We uphold the decisions denying the speedy trial arguments, overruling the suppression
motion, and entering a finding of guilt on the no contest plea. Accordingly, the trial court’s
judgment is affirmed in part. However, the judgment of the sentence is reversed, and the
case is remanded for a limited resentencing hearing where the state shall elect which
merged offense will receive a sentence and where the trial court shall impose sentence
on only that offense.
Waite, P.J., concurs.
Dickey, J. concurs.
Case No. 25 MA 0064
[Cite as State v. Craft, 2026-Ohio-1205.]

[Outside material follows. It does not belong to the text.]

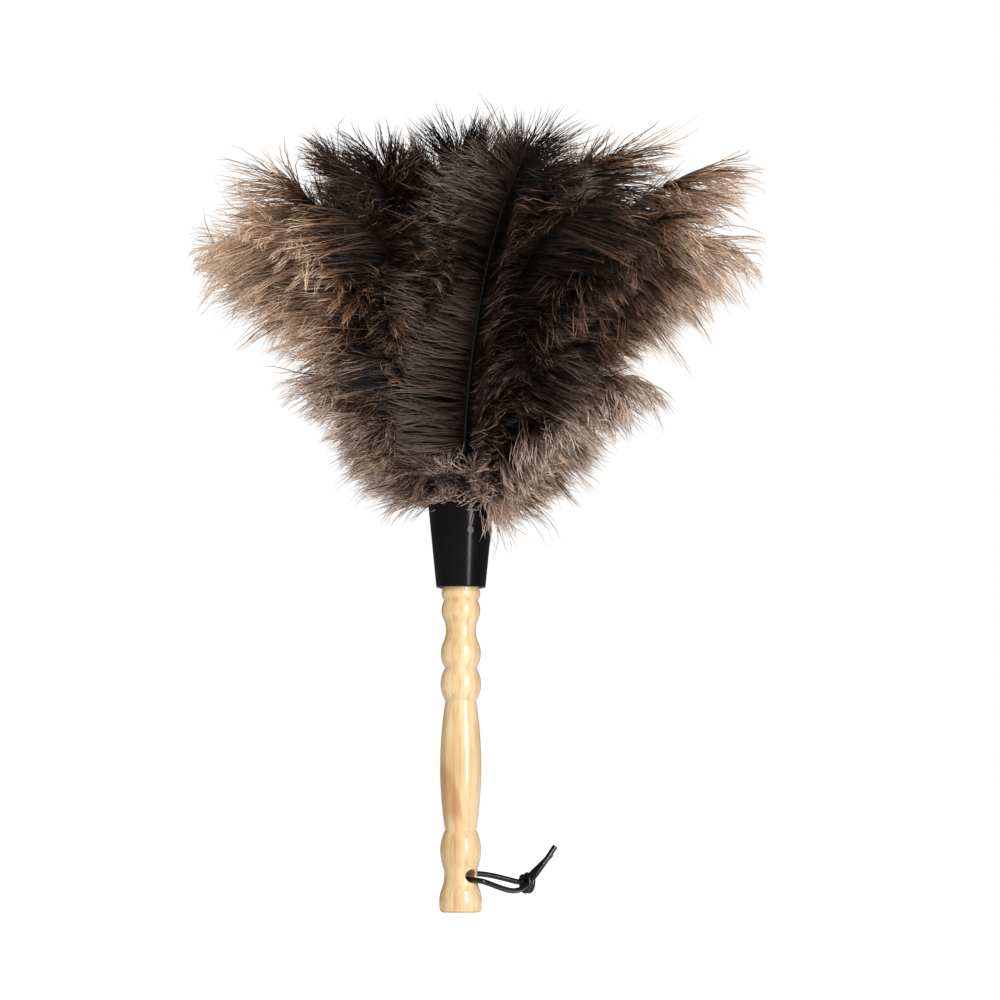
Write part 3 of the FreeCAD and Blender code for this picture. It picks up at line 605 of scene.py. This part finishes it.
def grow_barbs(rng, shaft, dress, tone_shift, lit_side_tone):
    """Centrelines of one plume's barbs, with each one's tone and its colour at each point."""
    count = dress["barbs"]
    unruly = 1 + SHAGGY_BACK * smooth(shaft.out[1] + 0.9)
    share = np.sort(rng.random(count) ** CROWDING) * (1 - dress["start"]) + dress["start"]
    first = VANE_START / shaft.bend
    angle = first + share * (shaft.reach - first) * LAST_BARB
    side = np.where(rng.random(count) < 0.5, 1.0, -1.0)
    clump = (np.arange(count) // (2 * CLUMP)) * 2 + (side > 0)
    clumps = clump.max() + 1
    odd = rng.normal(size=(clumps, 6))[clump]  # what a clump does, its barbs do together
    own = rng.normal(size=(count, 6))

    along, across, hollow = shaft.frame(angle)
    across = across * side[:, None]
    leave = np.radians(between(dress["angles"], share**1.5))
    leave = leave * np.where(share > TIP_TUFT, rng.uniform(0.1, 1.0, count), 1.0)
    leave = leave + unruly * (LEAVE_ODDS[0] * odd[:, 0] + LEAVE_ODDS[1] * own[:, 0])
    heavy = 1 + HEAVY_SIDE * smooth(shaft.out[0]) - COMBED_BACK * smooth(2 * shaft.out[1])
    heavy = heavy - COMBED_FRONT * smooth(-2 * shaft.out[1] - 0.7)
    lean = between(dress["leans"], share) * heavy * (1 + LEAN_SPREAD * odd[:, 1])
    lean = lean + unruly * (LEAN_ODDS[0] * odd[:, 2] + LEAN_ODDS[1] * own[:, 1])
    start = np.cos(leave)[:, None] * along + np.sin(leave)[:, None] * (across + lean[:, None] * hollow)
    curl = CURL_ALONG * odd[:, 2][:, None] * along + CURL_HOLLOW * odd[:, 3][:, None] * hollow
    stray = STRAY * unruly * rng.normal(size=(count, 3))
    droop = dress["droop"] * heavy * (1 + DROOP_ODDS[0] * odd[:, 4] + DROOP_ODDS[1] * own[:, 4])

    # the vane is narrower at its foot and at its tip
    swell = 0.8 + 0.2 * smooth(share / 0.4) - 0.2 * smooth((share - 0.7) / 0.3)
    length = dress["length"] * swell * (1 + LENGTH_ODDS[0] * odd[:, 5] + LENGTH_ODDS[1] * own[:, 5])
    bend = unruly * curl + stray + hollow * HOLLOW_PULL
    points = grow(shaft.place(angle), unit(start), bend, droop, length)

    # clumps draw together towards their tips
    members = np.bincount(clump, minlength=clumps)[:, None, None]
    mean = np.zeros((clumps, SEGMENTS + 1, 3))
    np.add.at(mean, clump, points)
    mean = (mean / np.maximum(members, 1))[clump]
    s = np.linspace(0, 1, SEGMENTS + 1)
    cling = dress.get("cling", CLING) * np.clip(0.75 + 0.35 * odd[:, 3], 0, 1.1)
    points += (mean - points) * (cling[:, None] * smooth((s - 0.15) / 0.85))[..., None]
    # and every barb frizzes a little
    phase = rng.random((count, 1, 3)) * 2 * math.pi
    rate = rng.uniform(0.6, 2.0, (count, 1, 3))
    points += FRIZZ * np.sin(phase + rate * 2 * math.pi * s[None, :, None]) * s[None, :, None]
    # front plumes pale less towards their tips: painted shade on the front of the head
    paling = dress.get("paling", 0.0) * (1 - SHADED_FRONT * smooth(-2 * shaft.out[1] - 0.6))
    # the side tone paints one side of the long plume lighter and the other darker: painted light and shade
    tone = MIDDLE_TONE + tone_shift + lit_side_tone * side + paling * (share - 0.5)
    tone = tone + TONE_ODDS[0] * odd[:, 0] + TONE_ODDS[1] * own[:, 0]
    # the last barbs are pale nearly from their roots, and on the long plume the barbs of its -X side start
    # paler: painted light
    first_colour = paling * smooth((share - 0.8) / 0.2) + dress.get("lit_side_paling", 0.0) * (side > 0)
    colours = between((first_colour[:, None], dress.get("palest", 1.0)), s)
    return trim(points), tone, np.clip(colours, 0, 1)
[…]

For the reasons stated in the Opinion rendered herein, Appellant’s assignments of
error are overruled. It is the final judgment and order of this Court that the trial court’s
judgment is affirmed in part. However, the judgment of the sentence is reversed. We
hereby remand this matter to the trial court for a limited resentencing hearing where the
state shall elect which merged offense will receive a sentence and where the trial court
shall impose sentence on only that offense according to law and consistent with this
Court’s Opinion. Costs waived.
A certified copy of this opinion and judgment entry shall constitute the mandate in
this case pursuant to Rule 27 of the Rules of Appellate Procedure. It is ordered that a
certified copy be sent by the clerk to the trial court to carry this judgment into execution.
NOTICE TO COUNSEL
This document constitutes a final judgment entry.